Fabian Cancellara, the Tour de France yellow jersey wearer for stage five, has his own view on why there have been so many crashes in the first week of this year's race. The Swiss superstar blames the lack of sprinters' teams who have the calibre to control the pace of the race into sprint finishes. Cancellara was speaking after Wednesday's 214.5-kilometre fourth stage from Abbeville to Rouen, which was won by German Andre Greipel (Lotto-Belisol) in a sprint between about 15 to 20 riders rather than a packed peloton. A crash with less than three kilometres to go took out a number of riders, including British world-champion Mark Cavendish (Sky) and Australian Mark Renshaw (Rabobank). Cancellara, who survived the mayhem, said: ''When there isn't a team with a [Mario] Cipollini or HTC train, the fight is bigger. Everyone is trying to get their rider on the wheel and in the right place. There is Lotto and Orica[-GreenEDGE], but there are no sprinters' teams who will put six or seven riders at the front. So with three kilometres to go there is this mess and someone touches each other and crashes. What is certain is that no one is doing it on purpose. It's just that everyone is trying to get a spot behind Cavendish, a [Marcel] Kittel or a Greipel.''


The Tour peloton is not only a patchwork of colours, but also of various sizes and ages.
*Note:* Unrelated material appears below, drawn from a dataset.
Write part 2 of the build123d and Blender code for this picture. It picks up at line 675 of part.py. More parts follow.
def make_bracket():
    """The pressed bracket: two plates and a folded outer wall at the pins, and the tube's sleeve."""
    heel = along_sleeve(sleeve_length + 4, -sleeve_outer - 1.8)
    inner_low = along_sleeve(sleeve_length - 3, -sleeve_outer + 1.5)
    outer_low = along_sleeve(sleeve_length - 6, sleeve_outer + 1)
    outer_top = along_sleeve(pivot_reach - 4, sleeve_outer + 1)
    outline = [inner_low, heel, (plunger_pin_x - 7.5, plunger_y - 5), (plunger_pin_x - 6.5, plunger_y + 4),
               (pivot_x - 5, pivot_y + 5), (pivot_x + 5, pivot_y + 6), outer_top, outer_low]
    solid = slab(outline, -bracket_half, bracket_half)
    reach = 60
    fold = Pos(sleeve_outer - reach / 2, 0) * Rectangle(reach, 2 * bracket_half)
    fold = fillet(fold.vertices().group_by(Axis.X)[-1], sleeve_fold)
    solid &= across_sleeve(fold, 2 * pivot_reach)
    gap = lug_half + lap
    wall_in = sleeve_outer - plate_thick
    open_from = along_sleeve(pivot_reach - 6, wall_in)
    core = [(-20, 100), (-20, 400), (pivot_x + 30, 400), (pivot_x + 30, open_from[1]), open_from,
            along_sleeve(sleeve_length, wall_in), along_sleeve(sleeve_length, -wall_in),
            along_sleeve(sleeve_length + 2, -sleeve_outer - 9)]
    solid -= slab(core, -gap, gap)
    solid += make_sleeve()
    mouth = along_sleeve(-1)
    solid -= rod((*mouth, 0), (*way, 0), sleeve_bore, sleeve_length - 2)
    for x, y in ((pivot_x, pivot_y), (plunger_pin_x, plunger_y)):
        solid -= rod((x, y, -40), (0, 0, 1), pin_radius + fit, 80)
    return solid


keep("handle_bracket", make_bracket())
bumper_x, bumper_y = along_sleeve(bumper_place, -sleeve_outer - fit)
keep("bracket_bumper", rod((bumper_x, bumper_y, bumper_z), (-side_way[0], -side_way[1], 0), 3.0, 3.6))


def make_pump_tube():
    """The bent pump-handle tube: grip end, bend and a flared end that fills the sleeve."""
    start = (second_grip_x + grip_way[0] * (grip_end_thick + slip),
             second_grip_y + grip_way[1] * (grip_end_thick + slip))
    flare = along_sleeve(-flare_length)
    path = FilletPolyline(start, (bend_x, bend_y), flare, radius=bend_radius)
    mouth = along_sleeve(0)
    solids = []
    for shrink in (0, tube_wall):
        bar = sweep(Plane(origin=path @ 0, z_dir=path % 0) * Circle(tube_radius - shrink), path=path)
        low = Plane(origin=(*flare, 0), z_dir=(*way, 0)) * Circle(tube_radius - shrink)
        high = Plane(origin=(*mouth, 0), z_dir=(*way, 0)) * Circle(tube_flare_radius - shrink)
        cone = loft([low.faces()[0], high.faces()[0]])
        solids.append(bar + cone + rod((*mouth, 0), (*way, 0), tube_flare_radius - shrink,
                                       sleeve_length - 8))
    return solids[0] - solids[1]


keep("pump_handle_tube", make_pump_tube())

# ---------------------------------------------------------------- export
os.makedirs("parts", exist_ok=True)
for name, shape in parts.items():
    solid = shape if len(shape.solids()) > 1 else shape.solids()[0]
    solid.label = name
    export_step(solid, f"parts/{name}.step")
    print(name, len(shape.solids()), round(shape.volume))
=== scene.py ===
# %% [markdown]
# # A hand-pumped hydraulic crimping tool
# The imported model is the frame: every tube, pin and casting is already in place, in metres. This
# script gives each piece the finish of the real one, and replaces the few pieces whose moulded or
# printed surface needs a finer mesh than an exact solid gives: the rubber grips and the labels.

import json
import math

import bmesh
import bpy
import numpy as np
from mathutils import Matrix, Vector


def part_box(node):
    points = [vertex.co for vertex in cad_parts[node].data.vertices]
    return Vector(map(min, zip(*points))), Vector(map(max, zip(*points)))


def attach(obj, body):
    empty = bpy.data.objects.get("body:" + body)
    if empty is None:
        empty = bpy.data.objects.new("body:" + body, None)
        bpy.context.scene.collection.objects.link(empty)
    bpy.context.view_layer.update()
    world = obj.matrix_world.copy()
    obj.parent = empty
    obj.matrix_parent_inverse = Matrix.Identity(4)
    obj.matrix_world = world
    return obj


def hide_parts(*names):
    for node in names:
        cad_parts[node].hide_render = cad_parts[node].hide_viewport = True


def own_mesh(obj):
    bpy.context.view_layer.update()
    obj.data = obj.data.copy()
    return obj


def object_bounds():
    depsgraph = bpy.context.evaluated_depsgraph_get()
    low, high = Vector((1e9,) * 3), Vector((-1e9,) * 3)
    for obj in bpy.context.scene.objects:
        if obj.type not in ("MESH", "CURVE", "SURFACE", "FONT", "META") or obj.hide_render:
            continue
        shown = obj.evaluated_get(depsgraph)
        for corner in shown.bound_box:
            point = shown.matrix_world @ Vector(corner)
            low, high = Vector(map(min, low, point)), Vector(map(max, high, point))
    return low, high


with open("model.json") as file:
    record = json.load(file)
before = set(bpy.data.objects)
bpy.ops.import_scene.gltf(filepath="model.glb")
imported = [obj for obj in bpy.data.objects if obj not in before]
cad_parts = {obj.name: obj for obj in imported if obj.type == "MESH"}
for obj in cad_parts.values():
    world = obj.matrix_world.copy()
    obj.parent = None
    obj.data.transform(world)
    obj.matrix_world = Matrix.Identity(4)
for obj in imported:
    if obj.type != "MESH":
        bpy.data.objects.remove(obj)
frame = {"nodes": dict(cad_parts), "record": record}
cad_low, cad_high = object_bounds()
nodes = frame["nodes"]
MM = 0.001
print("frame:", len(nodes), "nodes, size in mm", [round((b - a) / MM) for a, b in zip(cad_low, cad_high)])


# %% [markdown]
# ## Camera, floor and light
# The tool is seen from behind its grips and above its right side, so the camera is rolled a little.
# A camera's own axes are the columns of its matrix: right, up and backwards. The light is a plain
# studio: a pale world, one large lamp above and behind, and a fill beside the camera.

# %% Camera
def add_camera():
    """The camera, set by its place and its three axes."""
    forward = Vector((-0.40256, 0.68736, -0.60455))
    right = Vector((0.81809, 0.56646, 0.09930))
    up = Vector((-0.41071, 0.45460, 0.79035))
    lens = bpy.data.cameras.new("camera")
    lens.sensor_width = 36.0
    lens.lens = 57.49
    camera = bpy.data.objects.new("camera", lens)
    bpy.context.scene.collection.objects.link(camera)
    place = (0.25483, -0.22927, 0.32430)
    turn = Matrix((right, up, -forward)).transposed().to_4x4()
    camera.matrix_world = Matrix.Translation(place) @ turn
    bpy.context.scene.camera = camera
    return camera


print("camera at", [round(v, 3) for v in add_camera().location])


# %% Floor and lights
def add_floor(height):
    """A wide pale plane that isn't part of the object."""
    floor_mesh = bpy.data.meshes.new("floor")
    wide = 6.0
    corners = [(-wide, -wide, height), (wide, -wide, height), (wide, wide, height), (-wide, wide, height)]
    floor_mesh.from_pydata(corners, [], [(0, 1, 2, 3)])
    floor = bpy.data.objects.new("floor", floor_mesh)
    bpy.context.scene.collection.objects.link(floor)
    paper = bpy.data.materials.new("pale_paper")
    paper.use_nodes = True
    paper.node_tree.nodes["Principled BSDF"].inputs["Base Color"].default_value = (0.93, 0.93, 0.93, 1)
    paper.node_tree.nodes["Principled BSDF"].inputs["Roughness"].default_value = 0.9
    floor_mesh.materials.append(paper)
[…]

Here are a few facts and figures to digest: the shortest rider is Frenchman Samuel Dumoulin (Cofidis) who is 159 centimetres; Belgium's Johan van Summeren (Garmin-Sharp) is the tallest rider at 197cm; the number of riders aged less than 25 and vying for the white jersey is 23; the average kilometres covered by every vehicle in the Tour is 7500-8000km.


''When he got back in the bus … I can't repeat what he said,''

Sky team manager David Brailsford describing Mark Cavendish's reaction after his collision inside the last three kilometres of stage four.